I can’t answer this question with a number of drafts, but I can tell you that excluding the numerous online drafts that were never printed, just the printed versions of draft chapters for my first book, Fair Labor Lawyer, fill a large banker’s box. The best description of my writing process is food-themed: I start out with a huge pot of watery, bland, broth which I keep cooking, seasoning, and reducing until it blends into a bowl of thick, rich, gumbo.
What is your favorite book or favorite book-of-the-moment?
For the book I am currently writing, I keep nearby Isabel Wilkerson’s The Warmth of Other Suns. Not only a literary masterpiece, it sets a gold standard on how to transform a mountain of interviews and archival research about six decades of complex American history into a beautiful narrative by telling the deeply moving stories of a few principal subjects.

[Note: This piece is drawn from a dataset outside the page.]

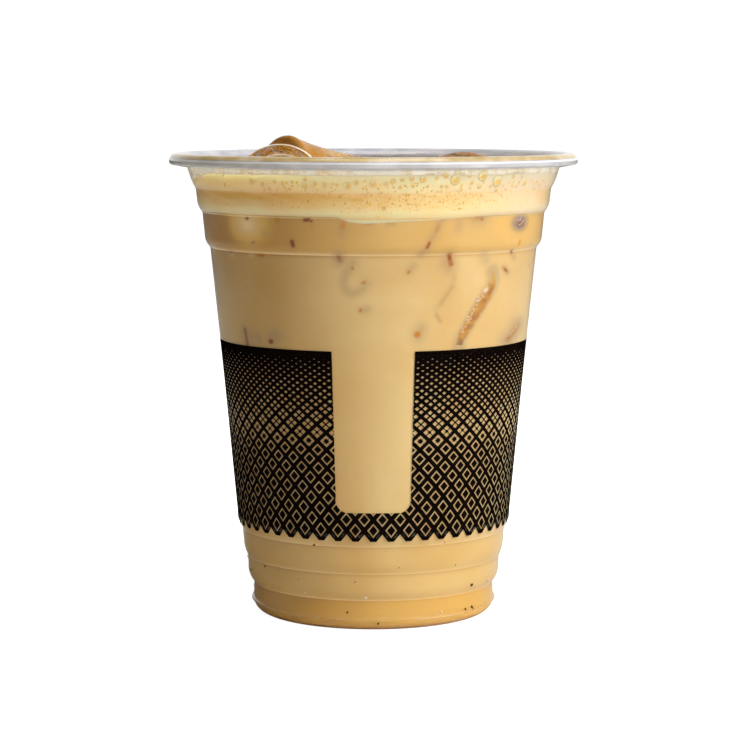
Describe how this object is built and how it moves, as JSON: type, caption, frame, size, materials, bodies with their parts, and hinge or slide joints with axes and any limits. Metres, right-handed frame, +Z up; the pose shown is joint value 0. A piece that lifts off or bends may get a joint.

What is it about your discipline that gets you the most excited?
I love the research (often accompanied by long hours digging through documents in distant archives) that necessarily goes into non-fiction writing. I enjoy the thrill of the hunt as much as the ultimate satisfaction of figuring out a difficult puzzle.

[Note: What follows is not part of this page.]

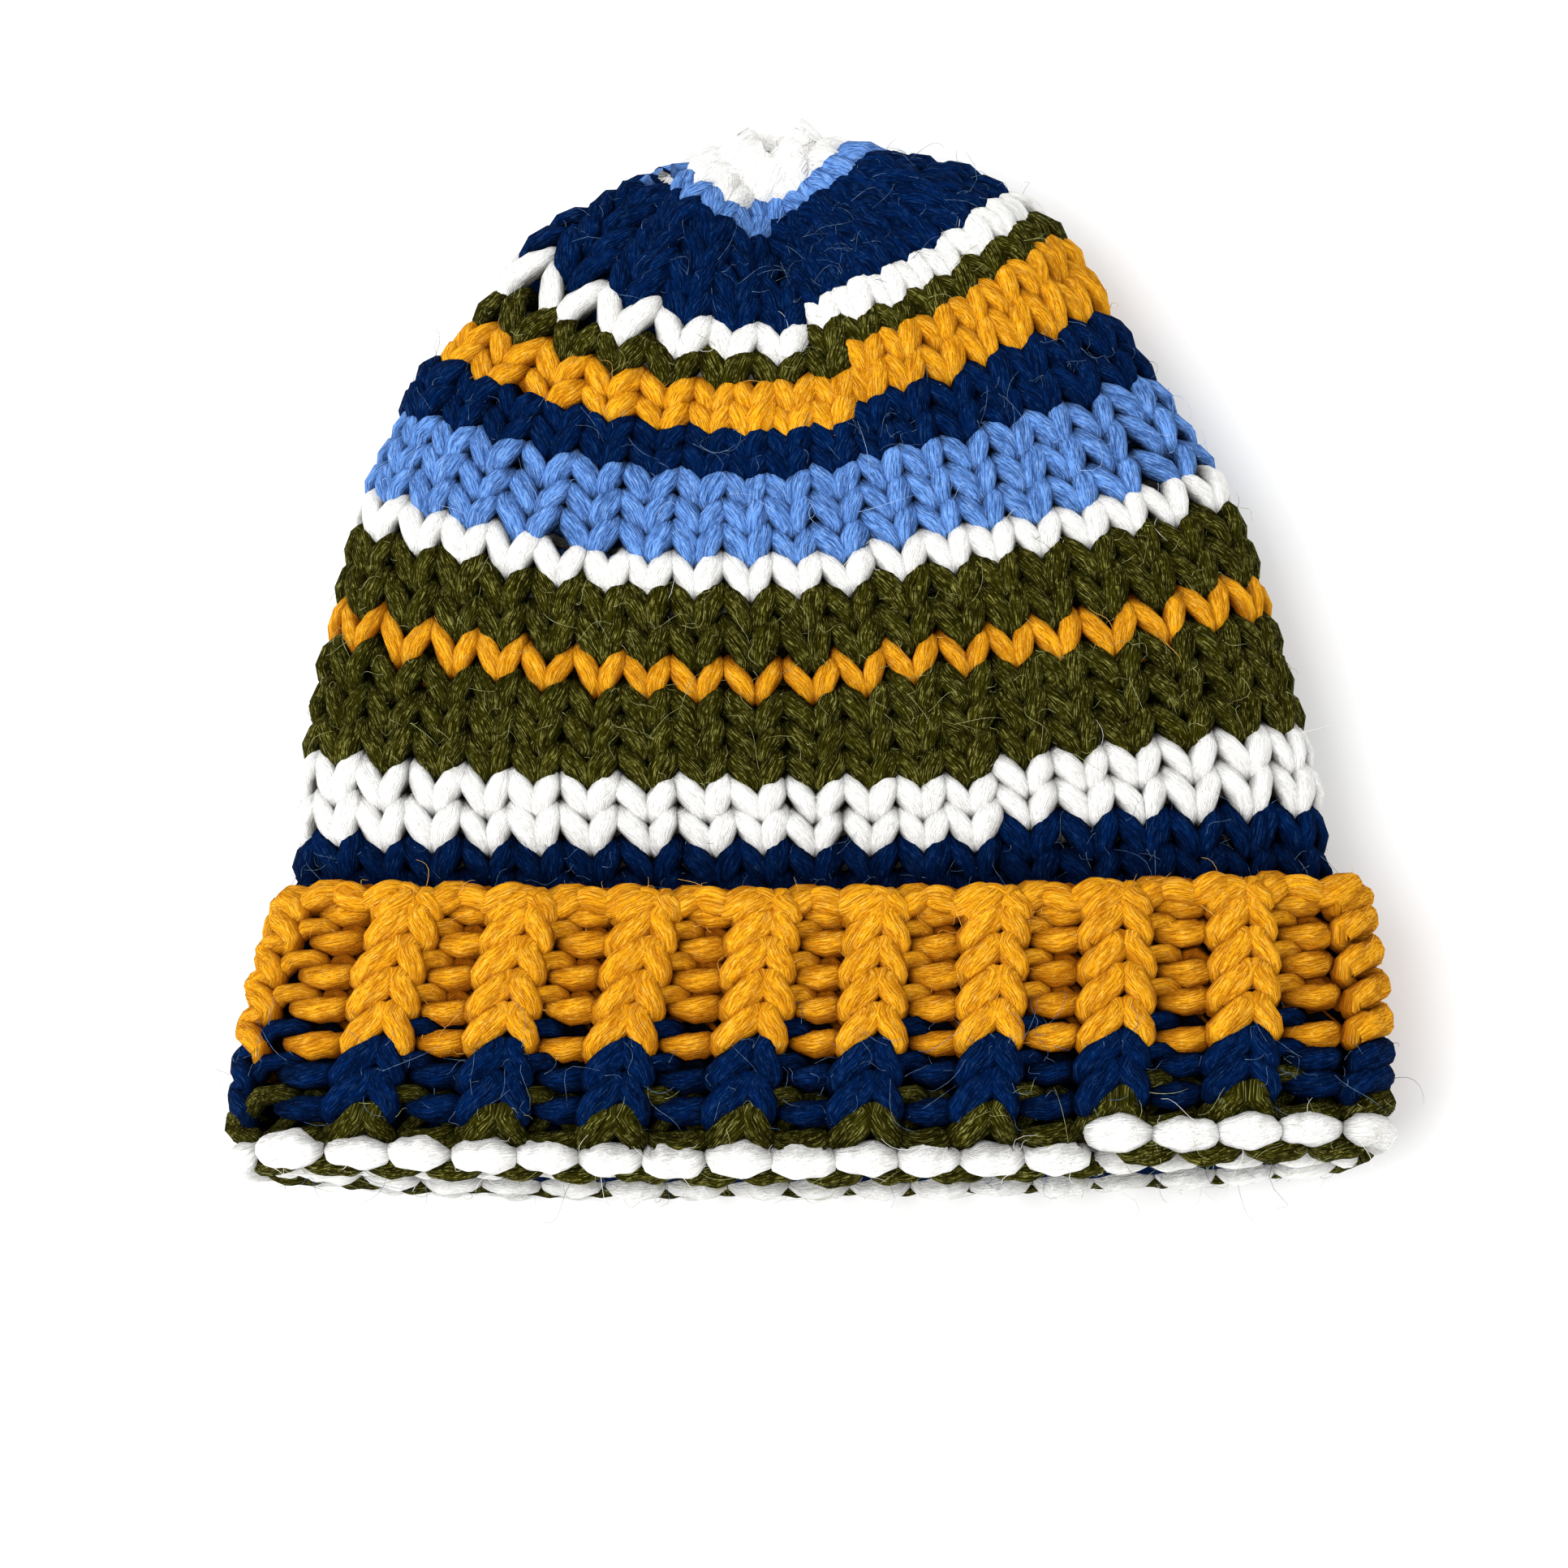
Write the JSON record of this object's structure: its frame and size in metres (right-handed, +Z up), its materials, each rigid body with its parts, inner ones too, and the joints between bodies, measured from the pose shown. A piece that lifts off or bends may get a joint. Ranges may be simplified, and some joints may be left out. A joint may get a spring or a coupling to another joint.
{
  "type": "knitted beanie with turned-up cuff",
  "caption": "Bulky hand-knitted beanie lying flat: a striped stocking-stitch body drawn together at the crown, and a ribbed cuff turned up round the open hem.",
  "frame": {"origin": "centre of the bounding box's underside, on the surface that the hat lies on", "axes": "+X across the hat, +Y from the hem to the crown, +Z up"},
  "size_m": [0.234, 0.227, 0.0436],
  "materials": {
    "olive_wool": "bulky plied wool blend, matt, slightly hairy, with paler fibres in it",
    "mustard_wool": "bulky plied wool blend, matt, slightly hairy",
    "navy_wool": "bulky plied wool blend, matt, with fine pale hairs",
    "light_blue_wool": "bulky plied wool blend, matt, slightly hairy",
    "white_wool": "bulky plied wool blend, matt, softer and thicker than the other colours"
  },
  "bodies": {
    "root": {"knitted_body": "olive_wool", "turned_up_cuff": "mustard_wool"}
  },
  "joints": []
}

What’s your favorite word or words? What about it/them appeals to you?
“Wordsmithery” is a favorite of mine. It’s such a wonderful set of syllables that precisely identifies the skill of finding the correct words and putting them together in a pleasing and purposeful way.
“Feminist” is also a great word for me simply because of its seemingly relentless power to generate controversy. Some of the world’s greatest feminists refused, or only reluctantly allowed themselves, to be identified as such.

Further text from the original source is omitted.